Under this area of efficiency, in reality, there are two specific areas where our engineers in Nissan collaborate with our engineers in Formula E: how to design the powertrain components — the inverter, the gearbox and the motor — in the most efficient way, that is in a way the loss of energy from the battery to the traction (to the tyres) is the minimum. We don’t disclose the number but just to give you an idea, the loss of energy from the battery to the tyres is lower than 5 per cent, which means only 5 per cent of the energy coming out from the battery transforms into noise and heat. More than 95 per cent is transformed into traction, which is an impressive number. This is an area where we collaborate a lot on: how to learn from what we have already done in the core business and, from Formula-E, how to improve even more what we have done in the core business.

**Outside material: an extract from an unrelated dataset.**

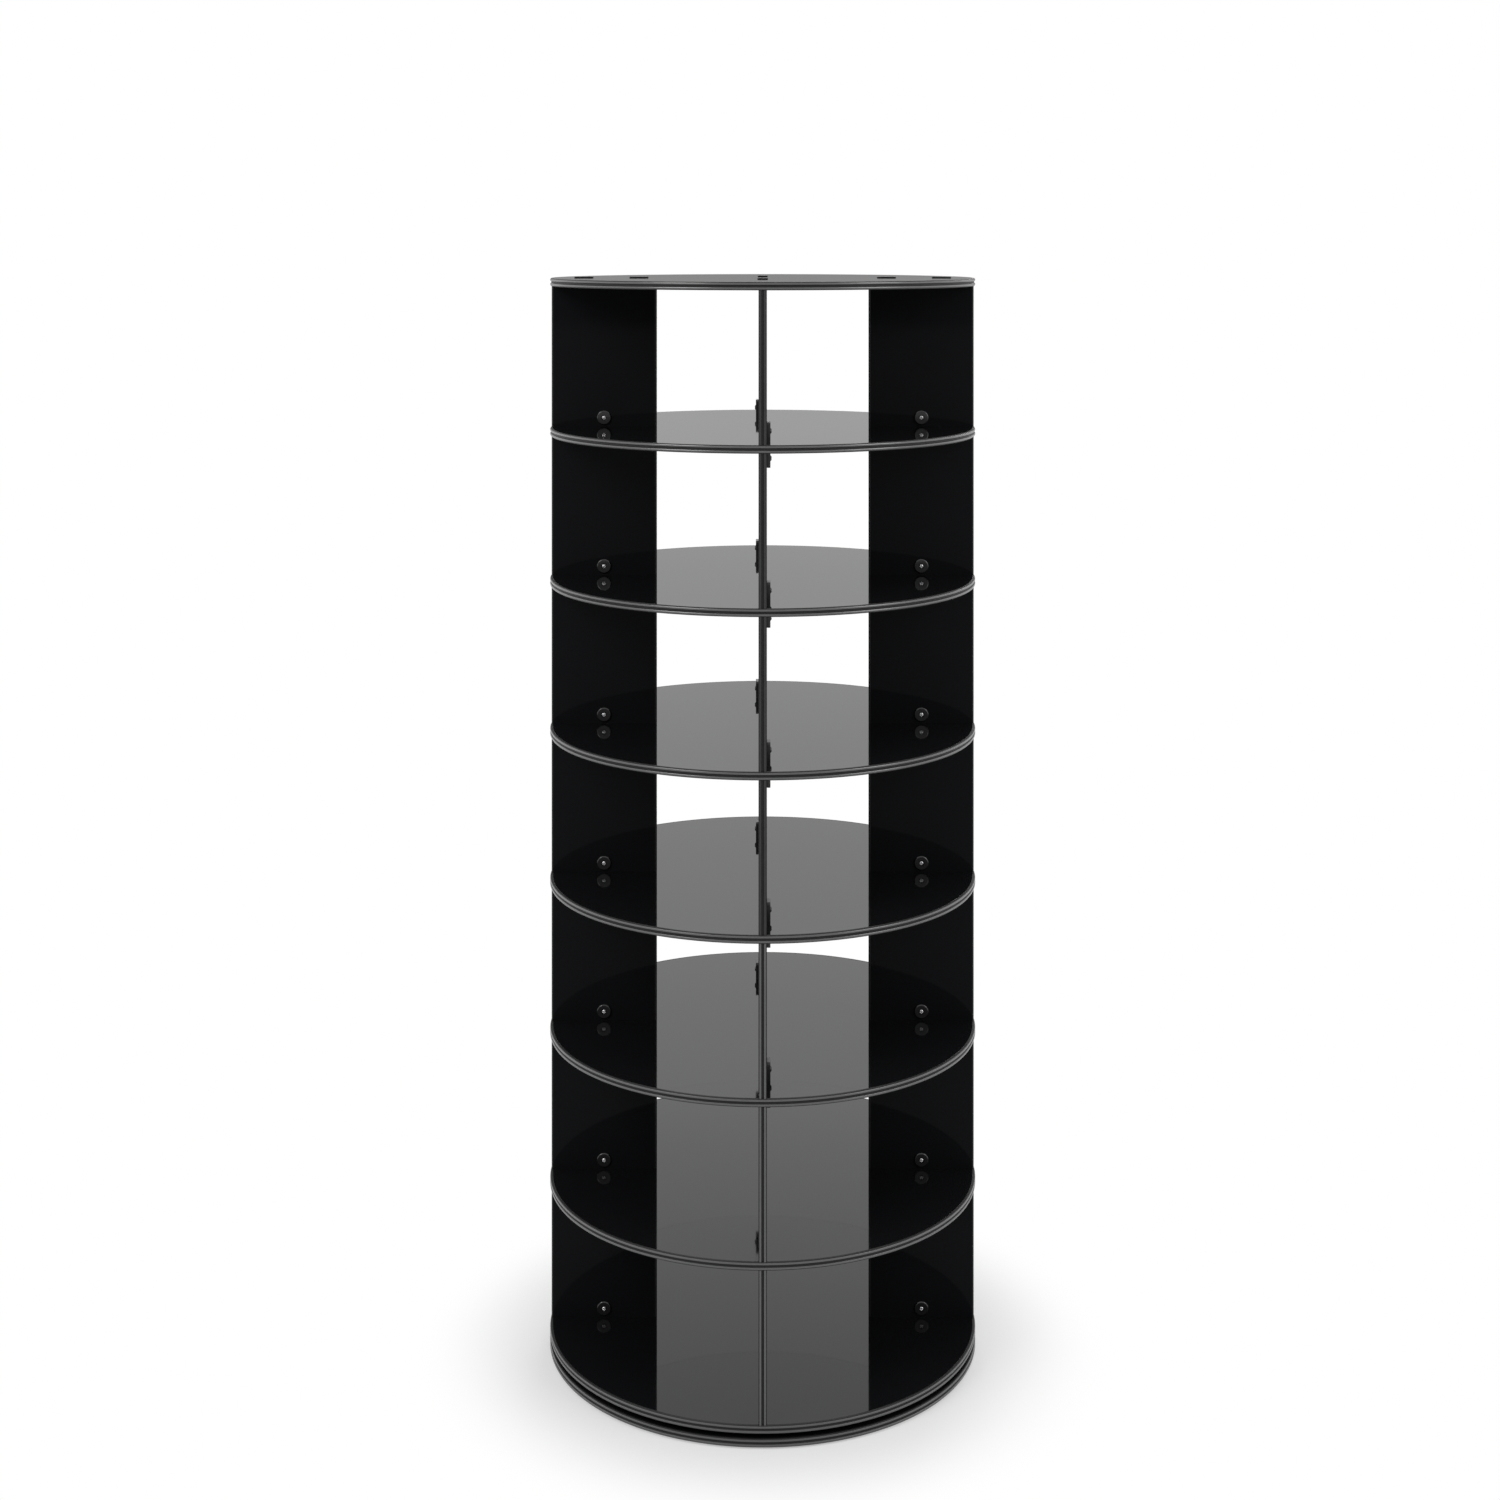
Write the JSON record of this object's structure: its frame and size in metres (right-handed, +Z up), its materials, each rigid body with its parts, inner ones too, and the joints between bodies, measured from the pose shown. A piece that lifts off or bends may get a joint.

And then, the energy management software, which in a way is the brain of the Formula E car, which dictates where is the optimal consumption and regeneration of energy over the whole race, corner by corner, metre by metre. So, it is very sophisticated. The sophistication of the software is really valuable to make the same software very precise and sophisticated or normal electric vehicles. For the software, it doesn’t really matter what it is programmed for — winning a race, or allowing our Nissan Ariya to go from A to B!

ELECTRIFYING SILENCE

French race car driver Norman Nato, sure, likes the noise of a race car with pedigree. For the racers who leave the roar of the Grand Prix behind, this perhaps would be a sting of silence though actually there is a stinging buzz of electricity to the Formula E car. Still, Nissan’s new driver and last season’s ePrix race winner for ROKiT, Venturi Racing, has a different take. He picks out a whole lot of engaging noises in a Formula E car that play out, “like when you touch a curb or your tyres are locking”. These sounds, which would otherwise be swallowed by the relentless roar of the racing engine, come as discoveries for a Formula E driver. Nato still slips in and out of electric and gasoline machines in what he acknowledges as a phase of transition. “What the future will bring, (only) the future will tell us.”